Menurut Mukhrijal, tidak ada kondisi mendesak untuk menambah pasukan militer di Aceh. Saat ini, Aceh dalam kondisi damai. Mengirim lebih banyak pasukan militer di Aceh hanya akan membuka memori kolektif masyarakat Aceh pada konflik TNI dan GAM di masa lalu.
"Ini lebih kepada traumatik masa lalu dan juga kondisi di mana masyarakat itu kecewa. Apalagi, kondisi ini juga terkait (sengketa) Blang Padang yang itu tanahnya harus dikelola oleh pemerintah Aceh," kata Mukhrijal.
Selain memprotes penambahan pasukan militer di Aceh, Aliansi Rakyat Aceh juga menuntut pengembalian pengelolaan tanah wakaf Blang Padang ke Masjid Raya Baiturrahman. Tanah wakaf Blang Padang saat ini dikelola oleh TNI.
"Masyarakat menganggap bahwa di Aceh aman saja. Dua puluh tahun damai Aceh tidak ada konflik yang besar. Pemerintah pusat harus percaya dengan kondisi Aceh hari ini sehingga tidak perlu penambahan batalyon di Aceh kalau menyangkut tentang keamanan," kata Mukhrijal.
Ilustrasi prajurit TNI di Aceh. /Foto Instagram @muzakirmanaf1964
Berhati-hati
Pengamat militer dari Institute for Security and Strategic Studies (ISESS) Khairul Fahmi berpendapat rencana pemerintah membentuk batalyon baru di Aceh harus disikapi bijak. Terlebih, perjanjian Helsinki telah berusia sekitar dua dekade.
Dalam rentang waktu itu, menurut Fahmi, kondisi demografi, geografi, dan kebutuhan operasional pertahanan di Aceh telah berubah. Dengan begitu, perlu penataan ulang peran militer di Aceh yang lebih adaptif terhadap tantangan zaman.
"Ini adalah strategi penguatan sistem pertahanan di masa damai, terutama untuk merespons krisis non-tradisional seperti bencana, wabah penyakit, kelangkaan pangan, dan minimnya infrastruktur dasar," kata Fahmi kepada Alinea.id, Selasa (8/7).
Aksi protes Aliansi Rakyat Aceh, lanjut Fahmi, menunjukkan bahwa warga Aceh masih berlum sepenuhnya bisa menerima kehadiran TNI di Aceh. Ia menyarankan agar pemerintah berhati-hati dalam menyelesaikan sengketa tanah wakaf Blang Padang.
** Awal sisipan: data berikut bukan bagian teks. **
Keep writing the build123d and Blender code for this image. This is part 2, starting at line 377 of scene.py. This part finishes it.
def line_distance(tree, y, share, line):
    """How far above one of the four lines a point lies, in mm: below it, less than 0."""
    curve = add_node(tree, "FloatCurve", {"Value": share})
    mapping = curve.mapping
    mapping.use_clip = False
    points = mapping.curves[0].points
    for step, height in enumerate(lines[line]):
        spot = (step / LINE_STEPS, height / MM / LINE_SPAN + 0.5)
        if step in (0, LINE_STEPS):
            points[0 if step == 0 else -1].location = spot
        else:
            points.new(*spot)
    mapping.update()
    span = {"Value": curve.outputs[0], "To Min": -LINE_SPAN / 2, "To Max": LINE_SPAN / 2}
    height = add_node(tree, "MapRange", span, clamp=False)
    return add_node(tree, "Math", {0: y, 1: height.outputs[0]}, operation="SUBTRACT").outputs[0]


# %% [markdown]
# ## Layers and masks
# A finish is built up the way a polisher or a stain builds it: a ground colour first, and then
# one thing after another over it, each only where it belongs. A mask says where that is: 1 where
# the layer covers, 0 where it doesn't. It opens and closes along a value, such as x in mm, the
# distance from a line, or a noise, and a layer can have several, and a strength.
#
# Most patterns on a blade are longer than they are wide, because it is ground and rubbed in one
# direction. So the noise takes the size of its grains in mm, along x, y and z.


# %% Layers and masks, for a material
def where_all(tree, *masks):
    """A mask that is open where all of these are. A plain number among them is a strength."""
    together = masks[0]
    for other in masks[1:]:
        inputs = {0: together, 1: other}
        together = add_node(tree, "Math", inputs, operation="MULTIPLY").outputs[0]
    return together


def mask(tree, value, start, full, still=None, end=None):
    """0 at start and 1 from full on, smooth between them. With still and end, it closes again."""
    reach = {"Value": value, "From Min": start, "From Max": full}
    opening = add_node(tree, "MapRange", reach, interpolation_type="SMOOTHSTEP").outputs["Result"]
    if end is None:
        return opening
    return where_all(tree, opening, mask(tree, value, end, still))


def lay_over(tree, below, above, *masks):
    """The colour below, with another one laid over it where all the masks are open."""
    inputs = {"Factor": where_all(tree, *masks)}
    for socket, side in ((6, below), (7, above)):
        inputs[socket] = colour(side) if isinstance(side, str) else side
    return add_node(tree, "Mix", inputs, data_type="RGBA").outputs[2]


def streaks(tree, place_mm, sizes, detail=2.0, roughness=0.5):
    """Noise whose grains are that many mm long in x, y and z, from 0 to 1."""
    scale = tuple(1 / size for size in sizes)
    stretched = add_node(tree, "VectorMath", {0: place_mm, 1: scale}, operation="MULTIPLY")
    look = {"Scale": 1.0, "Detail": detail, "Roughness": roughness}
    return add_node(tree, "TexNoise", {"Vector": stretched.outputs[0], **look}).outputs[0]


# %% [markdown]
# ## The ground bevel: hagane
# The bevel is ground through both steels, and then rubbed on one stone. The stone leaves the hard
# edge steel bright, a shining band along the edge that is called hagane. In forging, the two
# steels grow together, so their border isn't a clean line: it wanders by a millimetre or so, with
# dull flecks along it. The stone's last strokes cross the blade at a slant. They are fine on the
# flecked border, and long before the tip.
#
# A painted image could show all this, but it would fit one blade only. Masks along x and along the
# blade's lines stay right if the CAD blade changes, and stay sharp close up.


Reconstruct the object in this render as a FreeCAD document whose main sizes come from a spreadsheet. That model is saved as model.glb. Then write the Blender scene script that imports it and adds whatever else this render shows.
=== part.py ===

"Perlu dicatat, Blang Padang bukan sekadar lahan kosong, melainkan ruang yang memiliki nilai simbolik dan spiritual yang sangat kuat bagi masyarakat Aceh. Terletak di jantung Banda Aceh, tepat di belakang Masjid Raya Baiturrahman, lahan ini dikenal masyarakat sebagai tanah wakaf," kata Fahmi.
Pada masa konflik, menurut Fahmi, sebagian area di Blang Padang digunakan untuk keperluan militer. Karena itu, sudah seharusnya pengelolaan tanah wakaf itu dikembalikan kepada publik Aceh pada masa damai. Harus ada dialog antara TNI dan warga, termasuk soal rencana pembentukan batalyon baru.
"Dialog yang transparan dan partisipatif. TNI perlu terus menegaskan bahwa kehadirannya bukan untuk mengulang sejarah kelam masa lalu, tetapi untuk mendukung daya tanggap negara dan memperkuat ketahanan nasional dari sisi yang lebih humanistik," kata Fahmi.